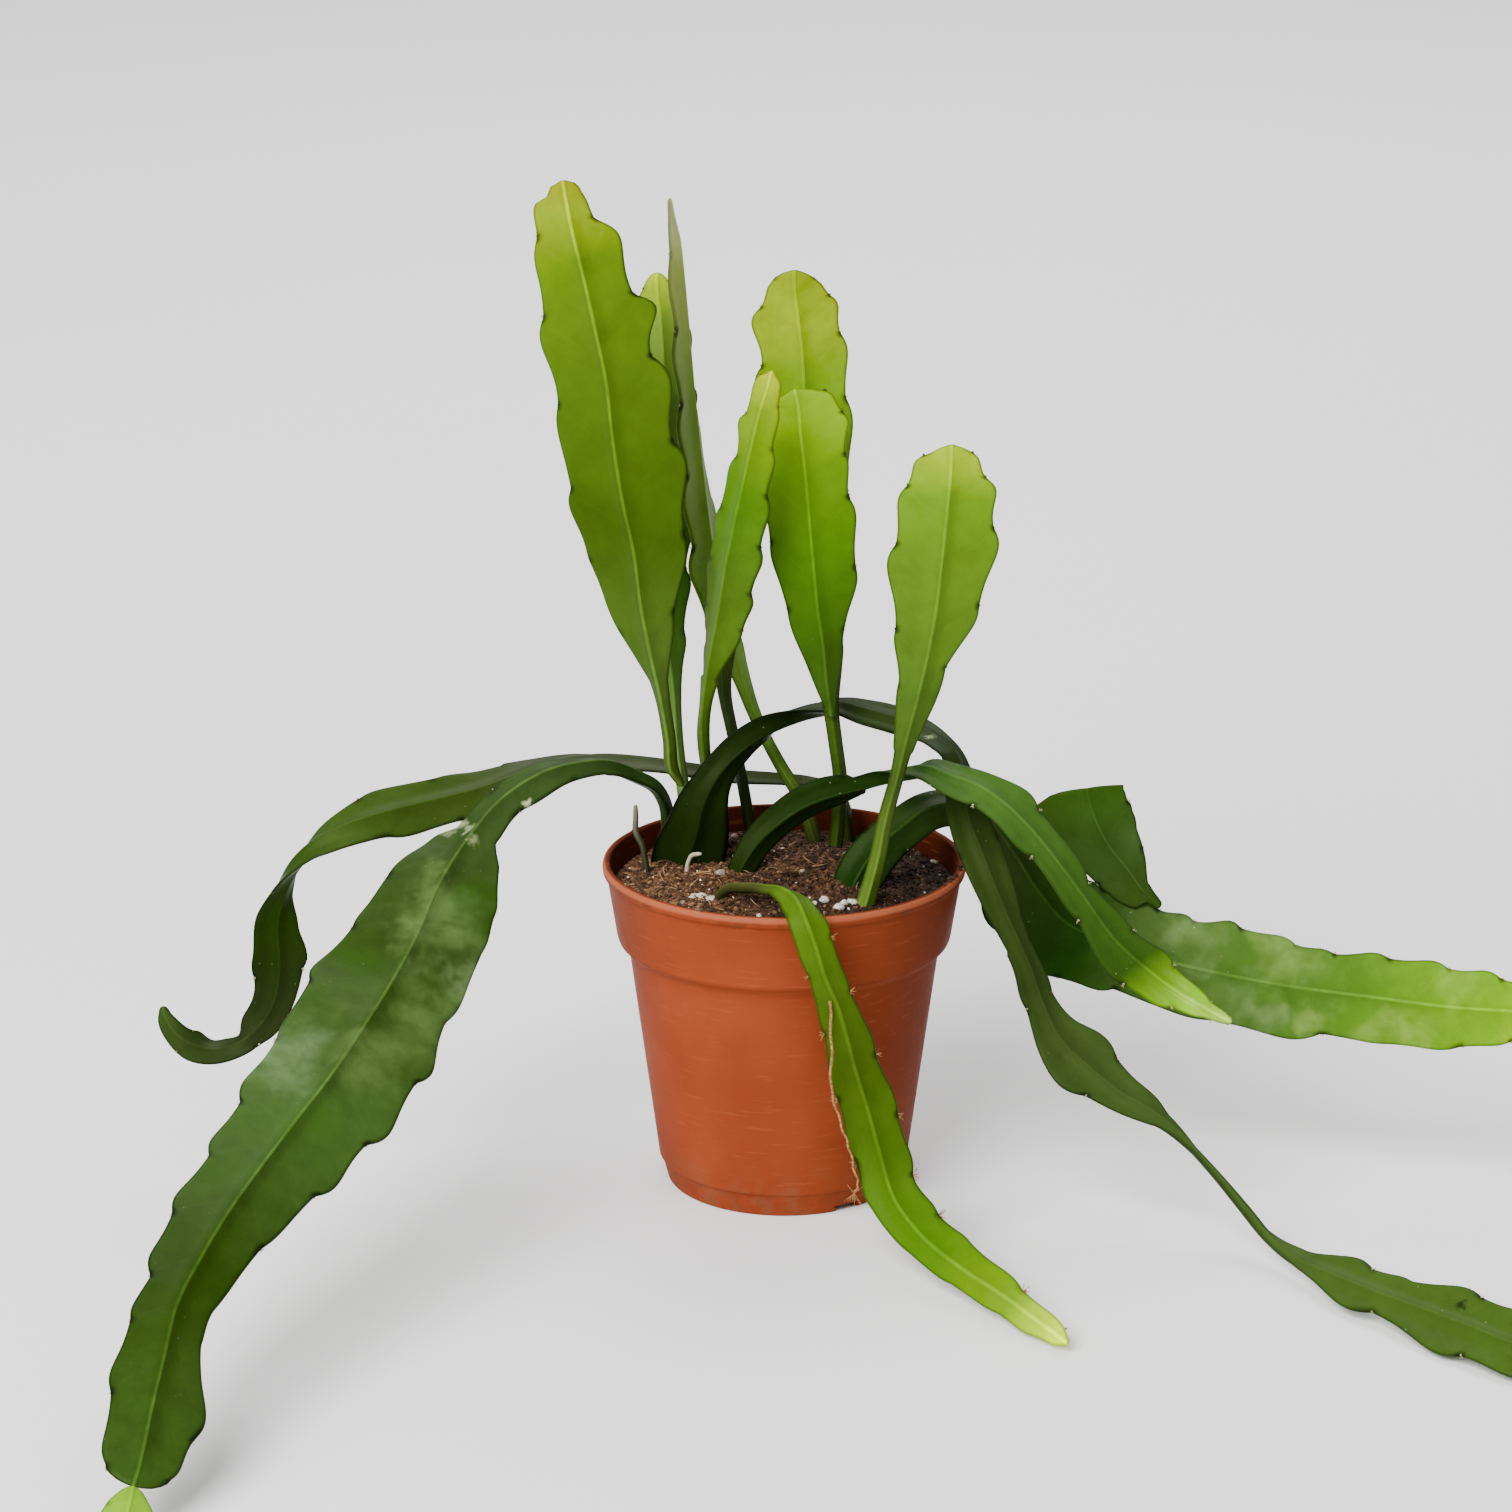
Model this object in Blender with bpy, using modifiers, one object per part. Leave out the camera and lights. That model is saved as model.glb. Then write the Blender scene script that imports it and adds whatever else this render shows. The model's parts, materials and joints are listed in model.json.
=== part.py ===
"""An orchid cactus in a turned plastic nursery pot.

The stems are flat, leaf-like and toothed. Five of them are long and hang or trail out of the pot,
and the others stand. Each is laid along its midrib through stations measured in millimetres.
Z is up, the pot's axis is the Z axis, and the pot stands on Z = 0.
"""

import math

import bmesh
import bpy
import numpy as np
from mathutils import Vector

MM = 0.001
CLEARANCE = 0.3

# The pot, in millimetres
RIM_RADIUS = 60.0
POT_HEIGHT = 111.0
LIP_HEIGHT = 3.8
COLLAR_FOOT_RADIUS = 54.9
COLLAR_FOOT_HEIGHT = 84.6
WALL_TOP_RADIUS = 51.5
WALL_TOP_HEIGHT = 82.2
FOOT_LINE_RADIUS = 41.7
FOOT_LINE_HEIGHT = 8.4
FOOT_RADIUS = 38.8
FOOT_WIDTH = 3.0
PAD_RADIUS = 13.0
FLOOR_RISE = 2.4
FLOOR_TOP = 4.0
WALL = 1.3
POT_SIDES = 48
DRAIN_HOLES = 6
DRAIN_RADIUS = 3.2
DRAIN_CIRCLE = 25.0
FOOT_NOTCHES = 2
NOTCH_WIDTH = 9.0
NOTCH_ANGLE = math.radians(-58)

# The soil, in millimetres
SOIL_RADIUS = 56.5
SOIL_EDGE = 102.5
SOIL_MIDDLE = 104.5
SOIL_RINGS = (0, 8, 16, 24, 32, 40, 48)
MOUND_PLACE = (12.0, 7.0)
MOUND_SPREAD = (11.0, 13.0)
MOUND_RISE = 7.0
CLOD_RISE = 0.6

# A stem's flesh, in millimetres
RIB = 4.2
EDGE = 1.5
FOLD = 0.16
RIB_HALF = 2.6
RIB_REACH = 2.2
TOOTH_LEAN = 1.6
TOOTH_FROM = 3.5
TOOTH_FULL = 9.5
BLADE_ROW = 6.2
STALK_ROW = 10.0
STALK_HALF = 3.6
BUD_GAP = 0.8
TIP_FADE = 14.0
BUD_FADE = 9.0
TIP_SHARE = 0.4
HOLE_REACH = 13.0

FRONT = (0, -1, 0)

# Each station gives the midrib's x, y and z, the half width, and where the front face looks.
ARCHING_RIGHT = [
    (-32, 17, 94, 12.2, FRONT), (-32, 17, 104, 12.4, FRONT), (-29, 17, 115, 10.8, FRONT),
    (-27, 17, 124, 8.8, FRONT), (-24, 18, 131, 6.8, (0, -1, -0.1)), (-20, 20, 137, 6, (0.1, -1, -0.2)),
    (-14, 22, 143, 6.2, (0.1, -0.9, -0.4)), (-6, 25, 148, 6.4, (0, -0.8, -0.6)),
    (2, 28, 151, 6.4, (0, -0.5, -0.85)), (9, 29, 153, 6.2, (0, -0.2, -1)), (19, 29, 154, 6.2, (0, 0.2, -1)),
    (27, 26, 153, 6.4, (0, 0.4, -0.9)), (36, 21, 152, 6.6, (-0.1, 0.5, -0.85)),
    (45, 14, 150, 6.4, (-0.3, 0.5, -0.8)), (51, 7, 148, 6, (-0.55, 0.55, -0.6)),
    (55, 2, 145, 6, (-0.7, 0.6, -0.4)), (57, -3, 139, 6.5, (-0.6, 0.8, -0.2)),
    (59, -8, 130, 7, (-0.4, 0.9, 0)), (64, -14, 118, 7.4, (-0.3, 0.93, 0)),
    (69, -20, 106, 6.6, (-0.35, 0.93, 0)), (74, -24, 94, 5.2, (-0.5, 0.85, -0.1)),
    (78.5, -28, 84, 4.8, (-0.6, 0.75, -0.2)), (83, -32, 72.5, 6, (-0.5, 0.8, -0.3)),
    (89, -37, 62, 9.2, (-0.3, 0.85, -0.4)), (98, -42, 54, 9.6, (-0.3, 0.8, -0.5)),
    (109, -47, 46.5, 7.4, (-0.3, 0.8, -0.5)), (118, -50, 42, 4.6, (-0.3, 0.8, -0.5)),
    (125, -53, 37.5, 2, (-0.3, 0.8, -0.5)), (132, -57, 31.5, 1.8, (-0.3, 0.8, -0.5)),
    (140, -61, 23.5, 1.8, (-0.3, 0.8, -0.5)), (148, -66, 15, 1.8, (-0.2, 0.8, -0.6)),
    (155, -76, 9, 2.2, (-0.1, 0.8, -0.6)), (161, -86, 6.5, 3.4, (0, 0.75, -0.65)),
    (172, -102, 7.2, 6, (0, 0.75, -0.65)), (184, -116, 7.5, 7.8, (0, 0.75, -0.65)),
    (196, -129, 8, 8.6, (0, 0.75, -0.65)), (209, -142, 8, 9.4, (0, 0.75, -0.65)),
    (222, -156, 8, 9, (0, 0.75, -0.65)), (233, -163, 7.5, 7.4, (0, 0.75, -0.65)),
    (242, -167, 6.5, 4.4, (0, 0.75, -0.65)), (246, -168, 6, 1.5, (0, 0.75, -0.65)),
]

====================

_WHAT NEEDS TO BE DONE_: Each line of the material must be restated exactly.

_RESULT OF THE TASK_:
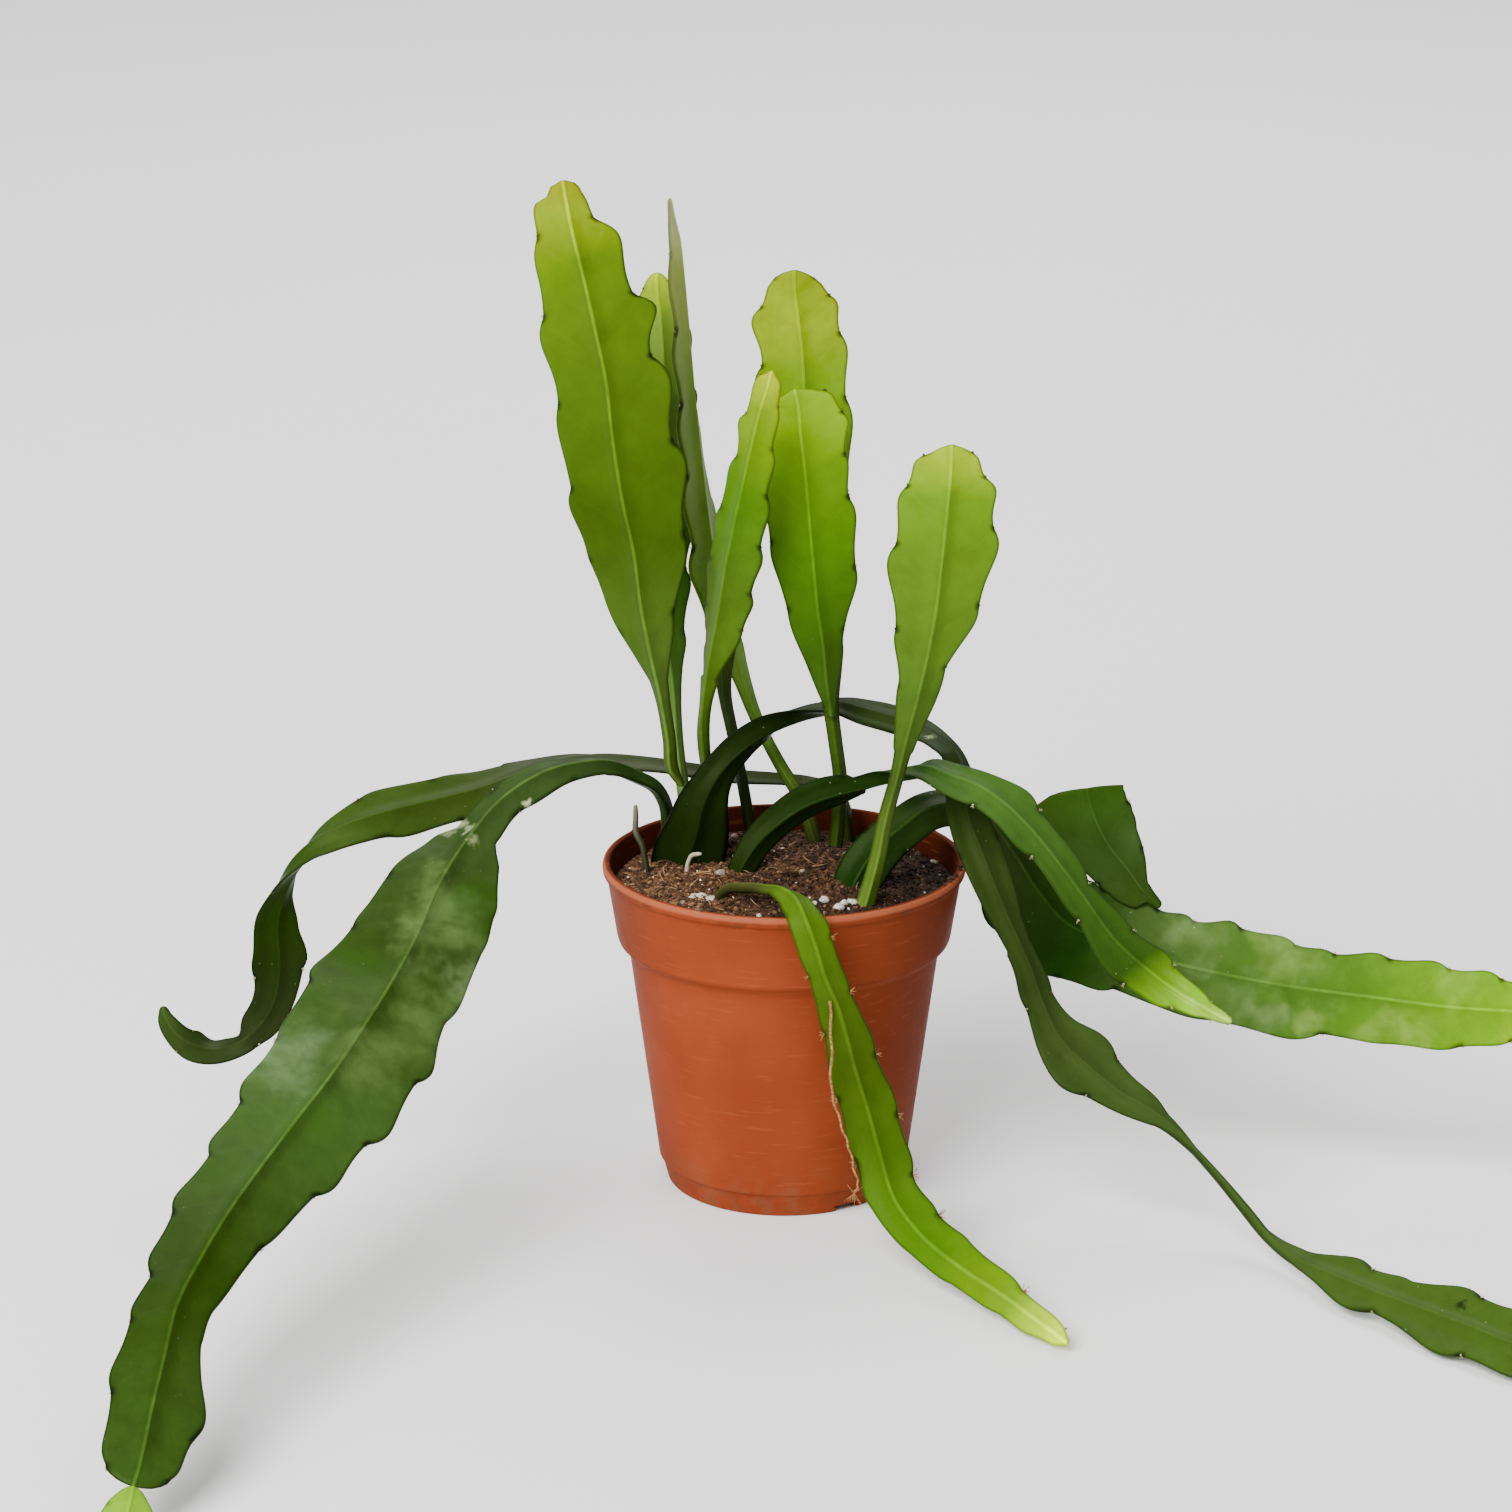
Model this object in Blender with bpy, using modifiers, one object per part. Leave out the camera and lights. That model is saved as model.glb. Then write the Blender scene script that imports it and adds whatever else this render shows. The model's parts, materials and joints are listed in model.json.
=== part.py ===
"""An orchid cactus in a turned plastic nursery pot.

The stems are flat, leaf-like and toothed. Five of them are long and hang or trail out of the pot,
and the others stand. Each is laid along its midrib through stations measured in millimetres.
Z is up, the pot's axis is the Z axis, and the pot stands on Z = 0.
"""

import math

import bmesh
import bpy
import numpy as np
from mathutils import Vector

MM = 0.001
CLEARANCE = 0.3

# The pot, in millimetres
RIM_RADIUS = 60.0
POT_HEIGHT = 111.0
LIP_HEIGHT = 3.8
COLLAR_FOOT_RADIUS = 54.9
COLLAR_FOOT_HEIGHT = 84.6
WALL_TOP_RADIUS = 51.5
WALL_TOP_HEIGHT = 82.2
FOOT_LINE_RADIUS = 41.7
FOOT_LINE_HEIGHT = 8.4
FOOT_RADIUS = 38.8
FOOT_WIDTH = 3.0
PAD_RADIUS = 13.0
FLOOR_RISE = 2.4
FLOOR_TOP = 4.0
WALL = 1.3
POT_SIDES = 48
DRAIN_HOLES = 6
DRAIN_RADIUS = 3.2
DRAIN_CIRCLE = 25.0
FOOT_NOTCHES = 2
NOTCH_WIDTH = 9.0
NOTCH_ANGLE = math.radians(-58)

# The soil, in millimetres
SOIL_RADIUS = 56.5
SOIL_EDGE = 102.5
SOIL_MIDDLE = 104.5
SOIL_RINGS = (0, 8, 16, 24, 32, 40, 48)
MOUND_PLACE = (12.0, 7.0)
MOUND_SPREAD = (11.0, 13.0)
MOUND_RISE = 7.0
CLOD_RISE = 0.6

# A stem's flesh, in millimetres
RIB = 4.2
EDGE = 1.5
FOLD = 0.16
RIB_HALF = 2.6
RIB_REACH = 2.2
TOOTH_LEAN = 1.6
TOOTH_FROM = 3.5
TOOTH_FULL = 9.5
BLADE_ROW = 6.2
STALK_ROW = 10.0
STALK_HALF = 3.6
BUD_GAP = 0.8
TIP_FADE = 14.0
BUD_FADE = 9.0
TIP_SHARE = 0.4
HOLE_REACH = 13.0

FRONT = (0, -1, 0)

# Each station gives the midrib's x, y and z, the half width, and where the front face looks.
ARCHING_RIGHT = [
    (-32, 17, 94, 12.2, FRONT), (-32, 17, 104, 12.4, FRONT), (-29, 17, 115, 10.8, FRONT),
    (-27, 17, 124, 8.8, FRONT), (-24, 18, 131, 6.8, (0, -1, -0.1)), (-20, 20, 137, 6, (0.1, -1, -0.2)),
    (-14, 22, 143, 6.2, (0.1, -0.9, -0.4)), (-6, 25, 148, 6.4, (0, -0.8, -0.6)),
    (2, 28, 151, 6.4, (0, -0.5, -0.85)), (9, 29, 153, 6.2, (0, -0.2, -1)), (19, 29, 154, 6.2, (0, 0.2, -1)),
    (27, 26, 153, 6.4, (0, 0.4, -0.9)), (36, 21, 152, 6.6, (-0.1, 0.5, -0.85)),
    (45, 14, 150, 6.4, (-0.3, 0.5, -0.8)), (51, 7, 148, 6, (-0.55, 0.55, -0.6)),
    (55, 2, 145, 6, (-0.7, 0.6, -0.4)), (57, -3, 139, 6.5, (-0.6, 0.8, -0.2)),
    (59, -8, 130, 7, (-0.4, 0.9, 0)), (64, -14, 118, 7.4, (-0.3, 0.93, 0)),
    (69, -20, 106, 6.6, (-0.35, 0.93, 0)), (74, -24, 94, 5.2, (-0.5, 0.85, -0.1)),
    (78.5, -28, 84, 4.8, (-0.6, 0.75, -0.2)), (83, -32, 72.5, 6, (-0.5, 0.8, -0.3)),
    (89, -37, 62, 9.2, (-0.3, 0.85, -0.4)), (98, -42, 54, 9.6, (-0.3, 0.8, -0.5)),
    (109, -47, 46.5, 7.4, (-0.3, 0.8, -0.5)), (118, -50, 42, 4.6, (-0.3, 0.8, -0.5)),
    (125, -53, 37.5, 2, (-0.3, 0.8, -0.5)), (132, -57, 31.5, 1.8, (-0.3, 0.8, -0.5)),
    (140, -61, 23.5, 1.8, (-0.3, 0.8, -0.5)), (148, -66, 15, 1.8, (-0.2, 0.8, -0.6)),
    (155, -76, 9, 2.2, (-0.1, 0.8, -0.6)), (161, -86, 6.5, 3.4, (0, 0.75, -0.65)),
    (172, -102, 7.2, 6, (0, 0.75, -0.65)), (184, -116, 7.5, 7.8, (0, 0.75, -0.65)),
    (196, -129, 8, 8.6, (0, 0.75, -0.65)), (209, -142, 8, 9.4, (0, 0.75, -0.65)),
    (222, -156, 8, 9, (0, 0.75, -0.65)), (233, -163, 7.5, 7.4, (0, 0.75, -0.65)),
    (242, -167, 6.5, 4.4, (0, 0.75, -0.65)), (246, -168, 6, 1.5, (0, 0.75, -0.65)),
]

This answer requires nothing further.